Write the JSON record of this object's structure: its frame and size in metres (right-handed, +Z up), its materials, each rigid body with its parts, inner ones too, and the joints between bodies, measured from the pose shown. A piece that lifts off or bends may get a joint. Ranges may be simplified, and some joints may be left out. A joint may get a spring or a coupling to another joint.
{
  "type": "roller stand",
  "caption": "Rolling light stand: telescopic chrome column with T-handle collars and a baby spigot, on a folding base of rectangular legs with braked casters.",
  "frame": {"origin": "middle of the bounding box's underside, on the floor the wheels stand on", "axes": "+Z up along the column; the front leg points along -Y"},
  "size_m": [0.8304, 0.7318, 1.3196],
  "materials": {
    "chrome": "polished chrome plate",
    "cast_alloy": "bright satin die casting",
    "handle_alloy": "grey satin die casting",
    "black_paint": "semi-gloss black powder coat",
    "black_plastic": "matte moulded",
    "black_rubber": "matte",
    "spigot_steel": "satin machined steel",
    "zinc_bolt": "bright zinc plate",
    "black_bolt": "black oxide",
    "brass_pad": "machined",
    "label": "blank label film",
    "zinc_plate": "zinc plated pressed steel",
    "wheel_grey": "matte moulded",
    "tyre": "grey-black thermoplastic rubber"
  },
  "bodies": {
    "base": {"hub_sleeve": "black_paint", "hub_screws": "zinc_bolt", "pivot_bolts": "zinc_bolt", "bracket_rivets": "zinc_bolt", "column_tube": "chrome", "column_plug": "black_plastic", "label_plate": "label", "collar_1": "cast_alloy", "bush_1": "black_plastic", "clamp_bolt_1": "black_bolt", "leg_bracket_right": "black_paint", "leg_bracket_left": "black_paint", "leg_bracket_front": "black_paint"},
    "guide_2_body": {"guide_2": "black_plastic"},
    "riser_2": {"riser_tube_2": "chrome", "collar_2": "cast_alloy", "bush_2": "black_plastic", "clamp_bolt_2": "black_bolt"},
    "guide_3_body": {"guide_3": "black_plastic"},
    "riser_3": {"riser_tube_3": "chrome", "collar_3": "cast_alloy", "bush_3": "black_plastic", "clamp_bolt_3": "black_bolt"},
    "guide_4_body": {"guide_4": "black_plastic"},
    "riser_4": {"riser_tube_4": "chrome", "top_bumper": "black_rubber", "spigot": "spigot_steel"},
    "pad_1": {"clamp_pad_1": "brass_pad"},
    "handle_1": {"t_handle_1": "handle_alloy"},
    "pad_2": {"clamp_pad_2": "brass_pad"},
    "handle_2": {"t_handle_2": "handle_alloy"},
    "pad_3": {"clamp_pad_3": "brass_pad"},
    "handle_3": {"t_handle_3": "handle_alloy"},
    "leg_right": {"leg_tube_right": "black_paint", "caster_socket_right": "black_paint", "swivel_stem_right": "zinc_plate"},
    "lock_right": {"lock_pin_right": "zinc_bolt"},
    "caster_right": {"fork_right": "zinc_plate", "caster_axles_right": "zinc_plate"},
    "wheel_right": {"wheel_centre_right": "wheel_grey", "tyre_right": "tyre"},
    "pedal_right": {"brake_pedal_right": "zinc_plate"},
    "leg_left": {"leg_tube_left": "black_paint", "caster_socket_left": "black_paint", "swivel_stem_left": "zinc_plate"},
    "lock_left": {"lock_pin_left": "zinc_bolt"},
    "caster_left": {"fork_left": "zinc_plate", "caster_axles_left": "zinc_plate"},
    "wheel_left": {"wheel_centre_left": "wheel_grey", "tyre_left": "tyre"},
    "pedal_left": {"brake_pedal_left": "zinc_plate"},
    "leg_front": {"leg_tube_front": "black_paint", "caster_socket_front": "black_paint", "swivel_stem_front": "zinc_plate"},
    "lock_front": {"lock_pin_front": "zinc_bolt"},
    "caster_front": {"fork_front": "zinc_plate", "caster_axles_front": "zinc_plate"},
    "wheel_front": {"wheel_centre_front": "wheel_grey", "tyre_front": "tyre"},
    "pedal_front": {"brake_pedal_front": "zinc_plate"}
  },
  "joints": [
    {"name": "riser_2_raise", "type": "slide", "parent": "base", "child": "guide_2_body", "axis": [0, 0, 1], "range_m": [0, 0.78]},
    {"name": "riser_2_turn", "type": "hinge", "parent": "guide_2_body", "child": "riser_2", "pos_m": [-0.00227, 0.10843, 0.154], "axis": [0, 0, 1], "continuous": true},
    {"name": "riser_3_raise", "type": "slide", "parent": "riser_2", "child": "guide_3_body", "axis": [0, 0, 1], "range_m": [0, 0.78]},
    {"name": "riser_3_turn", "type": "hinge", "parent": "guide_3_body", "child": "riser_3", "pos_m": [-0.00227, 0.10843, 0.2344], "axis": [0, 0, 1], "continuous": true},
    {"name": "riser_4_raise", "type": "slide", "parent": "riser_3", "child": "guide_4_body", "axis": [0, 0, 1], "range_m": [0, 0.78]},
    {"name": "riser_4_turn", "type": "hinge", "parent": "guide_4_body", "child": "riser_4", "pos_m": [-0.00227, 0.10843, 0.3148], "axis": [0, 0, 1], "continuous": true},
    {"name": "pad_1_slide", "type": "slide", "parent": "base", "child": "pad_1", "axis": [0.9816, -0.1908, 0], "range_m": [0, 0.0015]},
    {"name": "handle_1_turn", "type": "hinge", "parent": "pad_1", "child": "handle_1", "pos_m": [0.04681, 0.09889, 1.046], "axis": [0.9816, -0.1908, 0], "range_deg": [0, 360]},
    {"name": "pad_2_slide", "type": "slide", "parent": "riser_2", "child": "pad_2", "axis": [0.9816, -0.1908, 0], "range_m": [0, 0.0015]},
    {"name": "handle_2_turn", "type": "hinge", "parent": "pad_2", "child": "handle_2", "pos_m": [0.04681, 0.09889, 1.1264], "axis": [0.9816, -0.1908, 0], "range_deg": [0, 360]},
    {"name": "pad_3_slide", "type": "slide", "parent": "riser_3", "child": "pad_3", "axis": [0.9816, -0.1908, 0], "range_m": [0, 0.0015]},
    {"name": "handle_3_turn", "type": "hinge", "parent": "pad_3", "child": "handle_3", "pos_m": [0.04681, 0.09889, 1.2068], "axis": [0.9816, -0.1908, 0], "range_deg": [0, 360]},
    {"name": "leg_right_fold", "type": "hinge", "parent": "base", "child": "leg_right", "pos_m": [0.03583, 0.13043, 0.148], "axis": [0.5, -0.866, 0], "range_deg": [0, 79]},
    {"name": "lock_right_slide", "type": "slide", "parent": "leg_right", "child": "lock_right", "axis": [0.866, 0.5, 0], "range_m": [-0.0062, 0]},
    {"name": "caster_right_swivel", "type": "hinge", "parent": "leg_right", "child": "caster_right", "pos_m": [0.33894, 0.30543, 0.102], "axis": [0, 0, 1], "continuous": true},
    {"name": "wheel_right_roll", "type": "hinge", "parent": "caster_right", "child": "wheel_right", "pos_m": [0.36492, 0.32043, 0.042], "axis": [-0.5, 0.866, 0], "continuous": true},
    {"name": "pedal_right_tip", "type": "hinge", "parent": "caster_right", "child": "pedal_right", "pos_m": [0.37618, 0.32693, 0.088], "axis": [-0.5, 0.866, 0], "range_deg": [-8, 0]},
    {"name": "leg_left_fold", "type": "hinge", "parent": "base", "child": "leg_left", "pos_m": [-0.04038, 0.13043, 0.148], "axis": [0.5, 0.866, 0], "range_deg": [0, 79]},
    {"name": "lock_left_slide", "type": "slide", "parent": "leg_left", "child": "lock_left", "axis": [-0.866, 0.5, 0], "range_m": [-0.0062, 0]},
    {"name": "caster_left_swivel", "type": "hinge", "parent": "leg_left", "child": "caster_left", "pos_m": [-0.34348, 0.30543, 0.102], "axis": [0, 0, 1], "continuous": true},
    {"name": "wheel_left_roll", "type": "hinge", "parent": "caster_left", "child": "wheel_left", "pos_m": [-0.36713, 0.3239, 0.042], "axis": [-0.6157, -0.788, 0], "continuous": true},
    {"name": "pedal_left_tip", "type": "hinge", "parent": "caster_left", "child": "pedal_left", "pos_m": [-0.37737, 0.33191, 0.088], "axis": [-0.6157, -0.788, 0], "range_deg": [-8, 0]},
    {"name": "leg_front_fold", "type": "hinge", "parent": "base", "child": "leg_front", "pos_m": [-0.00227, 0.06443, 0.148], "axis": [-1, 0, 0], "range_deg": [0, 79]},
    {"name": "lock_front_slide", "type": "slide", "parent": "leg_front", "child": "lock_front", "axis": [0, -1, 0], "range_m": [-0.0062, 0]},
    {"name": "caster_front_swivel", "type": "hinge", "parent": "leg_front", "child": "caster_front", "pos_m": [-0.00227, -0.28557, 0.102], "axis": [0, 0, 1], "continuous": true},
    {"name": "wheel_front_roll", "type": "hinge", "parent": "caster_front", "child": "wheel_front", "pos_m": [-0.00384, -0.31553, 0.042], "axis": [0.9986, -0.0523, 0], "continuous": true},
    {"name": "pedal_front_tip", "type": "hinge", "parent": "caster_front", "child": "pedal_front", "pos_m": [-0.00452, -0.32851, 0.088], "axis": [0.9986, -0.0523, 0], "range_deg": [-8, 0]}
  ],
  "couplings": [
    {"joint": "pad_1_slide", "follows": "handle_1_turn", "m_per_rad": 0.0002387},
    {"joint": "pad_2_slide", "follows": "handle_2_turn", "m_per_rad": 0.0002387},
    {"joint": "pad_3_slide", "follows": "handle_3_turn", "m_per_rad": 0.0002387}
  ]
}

--

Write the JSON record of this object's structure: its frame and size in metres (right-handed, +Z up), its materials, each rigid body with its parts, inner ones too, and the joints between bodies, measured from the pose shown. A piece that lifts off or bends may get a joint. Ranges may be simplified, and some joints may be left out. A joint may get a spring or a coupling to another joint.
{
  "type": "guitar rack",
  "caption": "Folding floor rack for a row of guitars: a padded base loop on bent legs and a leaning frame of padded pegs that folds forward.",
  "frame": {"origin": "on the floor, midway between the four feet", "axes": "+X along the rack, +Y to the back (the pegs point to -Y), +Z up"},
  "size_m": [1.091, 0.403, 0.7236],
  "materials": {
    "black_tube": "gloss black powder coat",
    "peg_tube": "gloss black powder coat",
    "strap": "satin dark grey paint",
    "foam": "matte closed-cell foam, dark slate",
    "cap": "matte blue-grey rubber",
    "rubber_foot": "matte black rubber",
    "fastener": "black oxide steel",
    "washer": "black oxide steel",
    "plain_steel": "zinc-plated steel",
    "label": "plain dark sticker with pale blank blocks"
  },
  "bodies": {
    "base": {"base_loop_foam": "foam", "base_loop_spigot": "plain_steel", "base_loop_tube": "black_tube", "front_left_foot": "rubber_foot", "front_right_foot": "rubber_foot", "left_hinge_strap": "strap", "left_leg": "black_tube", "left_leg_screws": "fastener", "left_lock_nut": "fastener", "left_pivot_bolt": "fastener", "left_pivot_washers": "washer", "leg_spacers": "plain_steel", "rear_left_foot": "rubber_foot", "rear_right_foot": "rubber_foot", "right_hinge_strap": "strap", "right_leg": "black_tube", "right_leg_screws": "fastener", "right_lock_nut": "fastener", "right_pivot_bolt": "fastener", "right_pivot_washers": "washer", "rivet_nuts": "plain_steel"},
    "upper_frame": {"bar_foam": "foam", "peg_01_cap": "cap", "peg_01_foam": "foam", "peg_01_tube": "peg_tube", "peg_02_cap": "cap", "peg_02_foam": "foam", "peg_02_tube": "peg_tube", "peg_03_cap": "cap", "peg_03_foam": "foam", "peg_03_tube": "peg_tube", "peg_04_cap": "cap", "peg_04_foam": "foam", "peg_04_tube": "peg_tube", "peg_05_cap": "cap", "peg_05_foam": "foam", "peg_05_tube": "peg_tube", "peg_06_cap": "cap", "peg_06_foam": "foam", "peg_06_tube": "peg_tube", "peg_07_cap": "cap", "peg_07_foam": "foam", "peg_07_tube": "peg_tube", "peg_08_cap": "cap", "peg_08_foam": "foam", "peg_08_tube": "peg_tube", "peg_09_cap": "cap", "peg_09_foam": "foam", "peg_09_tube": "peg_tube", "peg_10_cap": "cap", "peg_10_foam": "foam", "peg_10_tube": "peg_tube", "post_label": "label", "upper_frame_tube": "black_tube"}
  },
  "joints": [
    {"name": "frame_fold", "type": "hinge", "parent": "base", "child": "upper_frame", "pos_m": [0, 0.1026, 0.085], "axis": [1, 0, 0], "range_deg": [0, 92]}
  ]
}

--

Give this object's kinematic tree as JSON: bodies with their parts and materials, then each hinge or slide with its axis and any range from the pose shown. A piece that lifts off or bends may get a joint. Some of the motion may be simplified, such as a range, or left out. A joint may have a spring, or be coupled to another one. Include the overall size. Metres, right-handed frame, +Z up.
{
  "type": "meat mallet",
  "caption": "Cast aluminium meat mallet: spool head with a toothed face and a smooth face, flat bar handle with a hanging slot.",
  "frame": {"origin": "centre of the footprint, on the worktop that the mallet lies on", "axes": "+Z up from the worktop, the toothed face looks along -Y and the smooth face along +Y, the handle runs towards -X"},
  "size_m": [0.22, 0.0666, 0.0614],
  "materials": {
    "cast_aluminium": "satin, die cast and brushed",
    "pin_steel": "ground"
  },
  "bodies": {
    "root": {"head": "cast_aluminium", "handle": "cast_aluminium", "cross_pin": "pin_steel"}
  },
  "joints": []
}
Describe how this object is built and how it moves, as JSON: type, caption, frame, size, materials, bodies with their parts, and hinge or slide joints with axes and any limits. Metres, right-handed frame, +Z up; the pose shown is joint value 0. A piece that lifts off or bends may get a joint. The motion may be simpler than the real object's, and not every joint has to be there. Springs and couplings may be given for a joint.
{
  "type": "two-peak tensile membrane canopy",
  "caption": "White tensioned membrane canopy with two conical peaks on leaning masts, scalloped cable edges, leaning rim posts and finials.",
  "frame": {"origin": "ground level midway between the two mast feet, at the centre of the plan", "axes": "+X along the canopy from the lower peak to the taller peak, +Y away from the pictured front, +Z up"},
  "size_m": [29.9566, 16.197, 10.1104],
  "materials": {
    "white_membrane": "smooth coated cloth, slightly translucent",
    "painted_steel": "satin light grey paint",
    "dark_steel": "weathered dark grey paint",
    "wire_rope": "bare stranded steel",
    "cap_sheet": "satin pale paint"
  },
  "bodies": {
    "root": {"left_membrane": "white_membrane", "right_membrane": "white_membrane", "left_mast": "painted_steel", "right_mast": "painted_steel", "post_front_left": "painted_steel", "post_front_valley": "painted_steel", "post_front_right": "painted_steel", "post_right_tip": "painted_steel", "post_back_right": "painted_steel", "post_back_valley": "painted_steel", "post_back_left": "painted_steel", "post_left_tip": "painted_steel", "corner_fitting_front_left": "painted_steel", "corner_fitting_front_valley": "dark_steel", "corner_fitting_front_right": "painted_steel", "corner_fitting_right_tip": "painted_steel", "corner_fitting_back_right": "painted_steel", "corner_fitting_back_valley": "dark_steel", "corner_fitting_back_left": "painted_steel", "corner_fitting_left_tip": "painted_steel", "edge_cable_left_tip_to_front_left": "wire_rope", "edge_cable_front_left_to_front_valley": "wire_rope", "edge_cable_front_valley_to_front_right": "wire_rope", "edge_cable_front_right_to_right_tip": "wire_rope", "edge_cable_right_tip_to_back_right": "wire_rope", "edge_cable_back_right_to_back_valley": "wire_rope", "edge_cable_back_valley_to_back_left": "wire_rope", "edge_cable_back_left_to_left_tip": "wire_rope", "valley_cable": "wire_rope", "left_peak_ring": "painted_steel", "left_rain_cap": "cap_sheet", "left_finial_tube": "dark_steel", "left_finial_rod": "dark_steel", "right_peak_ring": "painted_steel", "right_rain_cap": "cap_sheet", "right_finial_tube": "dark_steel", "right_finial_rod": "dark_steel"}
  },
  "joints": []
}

--

Go through the records above and copy every line with the word "their".

Give this object's kinematic tree as JSON: bodies with their parts and materials, then each hinge or slide with its axis and any range from the pose shown. A piece that lifts off or bends may get a joint. Some of the motion may be simplified, such as a range, or left out. A joint may have a spring, or be coupled to another one. Include the overall size. Metres, right-handed frame, +Z up.
Describe how this object is built and how it moves, as JSON: type, caption, frame, size, materials, bodies with their parts, and hinge or slide joints with axes and any limits. Metres, right-handed frame, +Z up; the pose shown is joint value 0. A piece that lifts off or bends may get a joint. The motion may be simpler than the real object's, and not every joint has to be there. Springs and couplings may be given for a joint.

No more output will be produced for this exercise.